Champion Hire was originally established as ‘Hire it’ in December 1968. Since then it has grown to become a well-known specialist hirer of plant, tools and equipment to the construction and civil engineering industries. The company first opened as ‘Hire it’ based at 323 Abbeydale Road, Sheffield, when John Booth, who had previously run another plant business - Walter Ames (Plant Hire) Ltd - and Keith White, today Champion Hire’s MD, who had been a former employee of the same company, decided to form the new venture.
“Booth was working in Manchester during the five year period after Walter Ames had been sold,” recalls Keith White. “He was under contract not to start any similar plant hire business (mechanical plant) in the areas where Walter Ames had traded. During his time working for Atcost Engineering in Manchester, he saw HSS launch a depot there. HSS was then a subsidiary of SGB, the largest scaffolding hire company in the UK at that time.
“After three years working for someone else (Atcost), Booth wanted to get back to working for himself and thought that a business hiring non-mechanical plant would be a good route. Early in September 1968, he telephoned me and put the idea to me, asking if I would be interested in joining him, on the understanding he would remain working for Atcost until the end of his contract two years hence, and in line with his agreement in respect of the sale of Walter Ames.”
The original name
The company’s original ‘Hire it’ name, which was refused incorporation back in 1968, became the title everybody knew the business by, even though the company was incorporated in 1969 as Champion Hire Ltd. This was because the original ‘Hire it’ logo was used to precede the company’s name, as in “Hire it @ Champion Hire Ltd.” ‘Hire it’ stuck and 50 years later, the company says, many people still know it by the original name. It also points out that the resemblance of this format to email, which of course did not exist in 1968, is strangely prescient.
The name Champion itself was taken from another Director and shareholder, Horace Champion. Over the next 15 years until 1983, Champion Hire went on to open three more depots: Meanwood in Leeds; Whittington Moor in Chesterfield; and Carbrook Street, Sheffield. In November 1983, a new investor, Tim Hale, and Keith White purchased the company from John Booth and Horace Champion, who both retired.
Tim Hale says, “My previous background was in industrial market research. I had spent four years working as part of the Mergers & Acquisitions team for Sir Hugh Sykes, as he built up his business empire, eventually culminating in the flotation of Thermal Scientific plc. This inspired me to want to work for myself and, following the placing of a teaser advert in the FT, John Booth - Champion's majority shareholder at the time - made contact with me and we began discussions. Shortly after, through a mutual financial contact at the Royal Bank of Scotland, I was introduced to Keith White, effectively Champion's Operations Director. We hit it off well, found we had compatible skills, and to cut a long story short, we bought the business in November 1983.”
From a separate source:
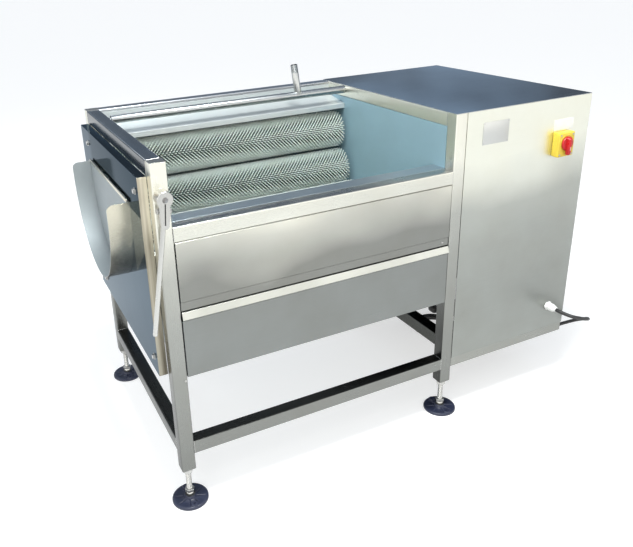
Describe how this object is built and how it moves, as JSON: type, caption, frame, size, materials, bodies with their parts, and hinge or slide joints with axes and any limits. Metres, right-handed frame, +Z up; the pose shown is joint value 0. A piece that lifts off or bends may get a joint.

The business initially specialised in hire of small plant and tools to builders and private individuals. Over the following 35 years, it expanded significantly, with some depots moving to larger premises, and new locations being opened in Hull, Bradford, Nottingham, Doncaster and Derby, with a separate Head Office at Roman Ridge Road in Sheffield. Unfortunately, the recession of 2008 led to the closure of four of the nine depots during 2010.
“Opening new depots was always fraught with issues and having to close them was even worse,” recalls Tim Hale. “The horrendous events of the 2007/8 credit crash, which resulted in us having
to close the four depots and let some of our team go in 2010, was particularly memorable - or should I say, traumatic! On a more positive note, it made us more aware of our customers' requirements, and, ten years on, our profitability is higher now with five depots, than it was at the time, with nine.
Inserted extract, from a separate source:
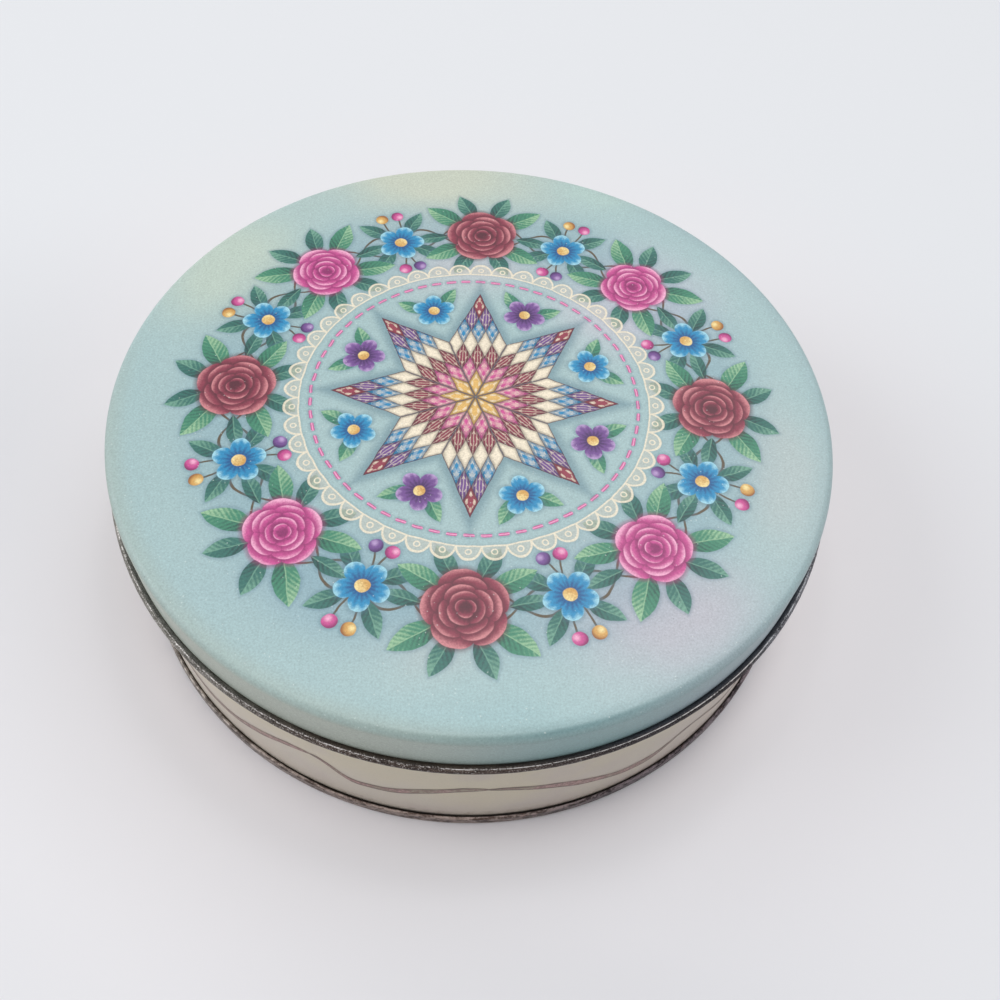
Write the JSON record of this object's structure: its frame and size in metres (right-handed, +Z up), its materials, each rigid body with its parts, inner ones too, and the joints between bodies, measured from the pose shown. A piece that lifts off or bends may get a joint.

“Working for Sir Hugh taught me that the best way to grow a business is to put together a good team, and let them get on with it. Step in to guide and help where needed, but essentially delegate and stand back. We have many long-serving staff and we are proud of that. Keeping skills up-to-date by training is an essential way of developing people and ensuring they have the relevant knowledge to help our customers. Without happy customers, there is no business.
“Moving to supplying more plant than tools has obligated us to use bigger vehicles, which brought its own issues; and the inclusion of increasingly more advanced technology in the equipment we hire has developed at a pace. Attitudes to Health & Safety have changed immensely (for the good) and, over the years, relationships with our main suppliers have become closer. To achieve a continuity of 50 years’ service to the construction industry is, I think, pretty much an achievement in itself. I emphasise the word 'service', as Champion is first and foremost providing a service to its customers. Indeed, several customers have been with us for 50 years too, for which we thank them.”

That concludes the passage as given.